LHS nearly matched Mill Valley with five league titles of its own as the perennial KVL powers combined to lock up 11 of the year’s 14 championships. The Lions sat atop of the standings in boys soccer, volleyball, girls basketball, wrestling and baseball — clipping longtime baseball powerhouse and Class 4A state champion Bishop Ward in a tiebreaker.
With second-place finishes in girls cross country, girls soccer and boys track, plus third-place finishes in softball and girls track, Lansing matched MVHS with 10 top-three spots. Ultimately, however, finishing near the bottom in three different sports detracted the 5A Lions from keeping pace with the Jags in the overall standings.
BLHS — the top Class 4A program this year — was the only other school to win multiple KVL titles in 2009-10. The Bobcats’ 7-1 mark in football and undefeated march through the boys basketball schedule helped propel Basehor-Linwood to third place in the overall standings after three straight years of finishing fourth.
This is the Bobcats’ best showing ever in the rankings.
If postseason play had been part of the KVL ADOY award equation, BLHS would have received a boost from the softball team’s state title. The squad’s second-place finish in the league still helped, though, as did the state tournament qualifying girls basketball team’s position as KVL runner-up.
After occupying the No. 3 spot in the athletics department standings the past two years, the Chieftains dropped to fourth this time around. THS didn’t win any league titles, but it had two teams (golf and girls track) take second place and three more (volleyball, boys basketball and boys track) finish third.
What hurt Tonganoxie — and allowed rival BLHS to jump ahead in the overall standings — was finishing next-to-last in four different sports. On the other hand, the lack of dead-last finishes gave the Chieftains an edge (4.5 points in the overall standings) over the fifth-place program.
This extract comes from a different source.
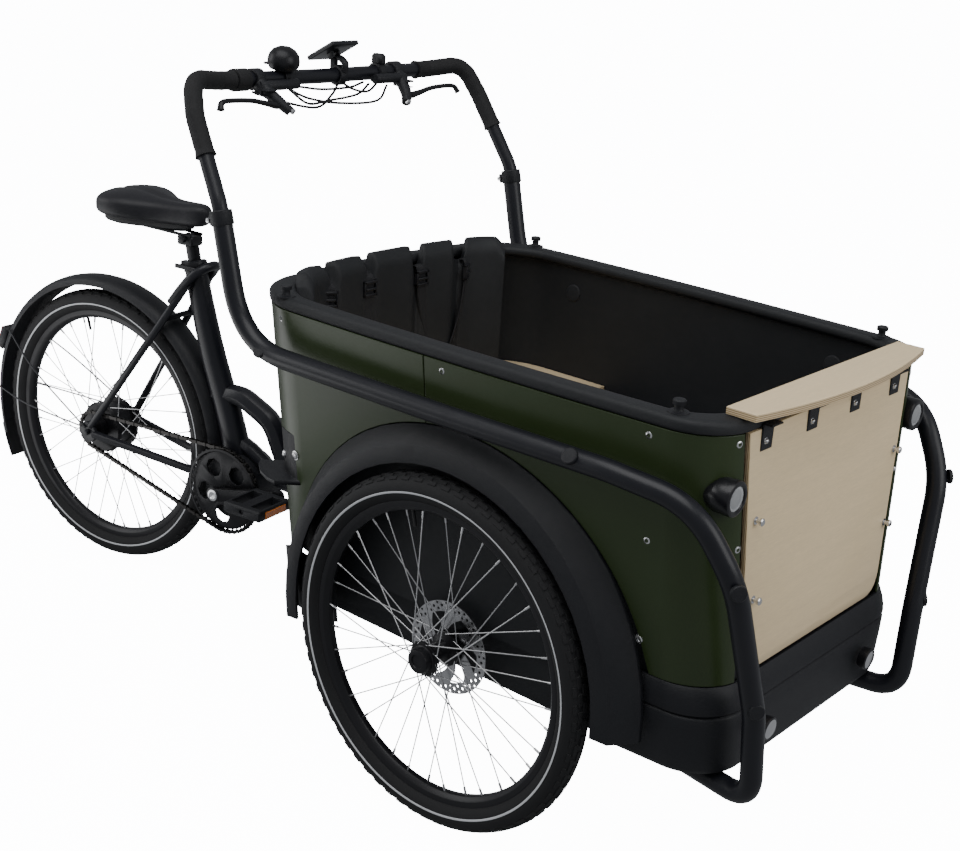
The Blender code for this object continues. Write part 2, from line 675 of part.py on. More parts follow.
def make_controls():
    """The twist shifter, bell and display."""
    ring, hole = clamp_ring("twist_shifter", -0.216, 0.030, 0.0200)
    keep(cut(ring, hole), RUBBER, shifter_axis)

    bell_y = -0.110
    ring, hole = clamp_ring("bell", bell_y, 0.012, 0.0185)
    centre = bar_point(bell_y)
    post = rod("post", centre + Vector((0, 0, 0.014)), centre + Vector((0, 0, 0.034)), 0.005, sides=12)
    dome = turned("dome", centre + Vector((0, 0, 0.030)),
                  [(0.0, -0.0005), (0.012, 0.000), (0.024, 0.004), (0.028, 0.012), (0.026, 0.021), (0.018, 0.029),
                   (0.009, 0.033), (0.0, 0.034)][::-1], ring=False, steps=14)
    reshape(dome, lambda x, y, z: (x, bell_y - (z - centre.z - 0.030), centre.z + 0.030 - (y - bell_y)))
    keep(cut(join(ring, post, dome), hole), SATIN_BLACK, bar_origin)
    pin = centre + Vector((0.0, -0.010, 0.0245))
    tab = box("bell_lever", pin + Vector((-0.034, -0.007, -0.0030)), pin + Vector((-0.0065, 0.009, 0.0015)), 0.0015)
    keep(tab, SATIN_BLACK, bell_axis)

    display_y = 0.035
    ring, hole = clamp_ring("display_mount", display_y, 0.016, 0.0190)
    centre = bar_point(display_y)
    hinge = centre + Vector((-0.012, 0, 0.033))
    post = box("post", centre + Vector((-0.018, -0.005, 0.012)), centre + Vector((-0.006, 0.005, 0.0332)))
    keep(cut(join(ring, post), hole), SATIN_BLACK, bar_origin)
    plate_low, plate_high = Vector((-0.038, -0.034, 0.0070)), Vector((0.040, 0.034, 0.0160))
    screen = box("display", plate_low, plate_high, 0.002)
    cheeks = [box("cheek", (-0.008, low, -0.004), (0.008, low + 0.004, 0.008)) for low in (-0.0098, 0.0058)]
    join(screen, *cheeks)
    tilt = radians(-28)
    reshape(screen, lambda x, y, z: hinge + Vector((x * cos(tilt) + z * sin(tilt), y,
                                                    -x * sin(tilt) + z * cos(tilt))))
    keep(screen, PLASTIC_BLACK, display_axis)


# ---------- wheels ----------
TYRE_SECTION = [(0.2568, -0.0125), (0.2568, 0.0125), (0.2680, 0.0222), (0.2830, 0.0238), (0.2955, 0.0160),
                (0.3020, 0.0), (0.2955, -0.0160), (0.2830, -0.0238), (0.2680, -0.0222)]
RIM_SECTION = [(0.2400, -0.0060), (0.2400, 0.0060), (0.2470, 0.0128), (0.2565, 0.0128), (0.2565, -0.0128),
               (0.2470, -0.0128)]


def make_wheel(word, centre, side, empty, hub_profile, flanges):
    """Tyre, rim, and a hub with its spokes; the hub's profile is (radius, distance outward)."""
    keep(turned(f"{word}_tyre", centre, TYRE_SECTION, side, 36), RUBBER, empty)
    keep(turned(f"{word}_rim", centre, RIM_SECTION, side, 36), SATIN_BLACK, empty)
    hub = turned(f"{word}_hub", centre, hub_profile, side, 12)
    spokes = []
    for index, (along, radius) in enumerate(flanges):
        for number in range(6):
            angle = 2 * pi * (number + 0.5 * index) / 6
            start = centre + Vector((radius * cos(angle), side * along, radius * sin(angle)))
            end = centre + Vector((0.2380 * cos(angle), side * 0.002 * (1 - 2 * index), 0.2380 * sin(angle)))
            spokes.append(rod("spoke", start, end, 0.0014, sides=4))
    keep(join(hub, *spokes), SILVER, empty)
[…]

Outside of this year’s top three schools, Piper was the only other program to earn a KVL title, winning the league’s rain-shortened golf tournament in May. That championship, along with a third-place finish in football, helped the Pirates move up two spots from last year’s seventh overall finish.
6. Bonner Springs
Like PHS, the Braves improved two spots in the overall standings from a year ago, even though they only had one team finish in the top three in ’09-’10 — the BSHS wrestling team took third place at the KVL tournament. Bonner Springs also took fourth in boys cross country and boys soccer.
The Braves appear poised to continue their climb toward the upper half of the league, however, as a strong core of underclassman athletes emerged this year.
7. Santa Fe Trail
In the Chargers’ KVL swan song — SFT will not compete in the league beginning this fall — they managed a pair of second-place finishes, in boys cross country and boys basketball.
8. Bishop Ward
The Cyclones won a Class 4A state championship in baseball but finished second in the KVL this past spring. The program’s only other top-three season came in girls basketball, when BWHS was third.
Like the Chargers, the Kaws just finished their final year in the KVL. Unfortunately for PLHS, it ended on a sour note. Perry-Lecompton had one top-three finish (second place in boys soccer) and the program dropped three spots from last year’s overall standings.
In just its second year competing in the KVL, Turner again finished dead last in the overall standings despite being one of the league’s largest schools in terms of enrollment. Second-place finishes in football and wrestling highlighted a year that featured last-place finishes in four other sports.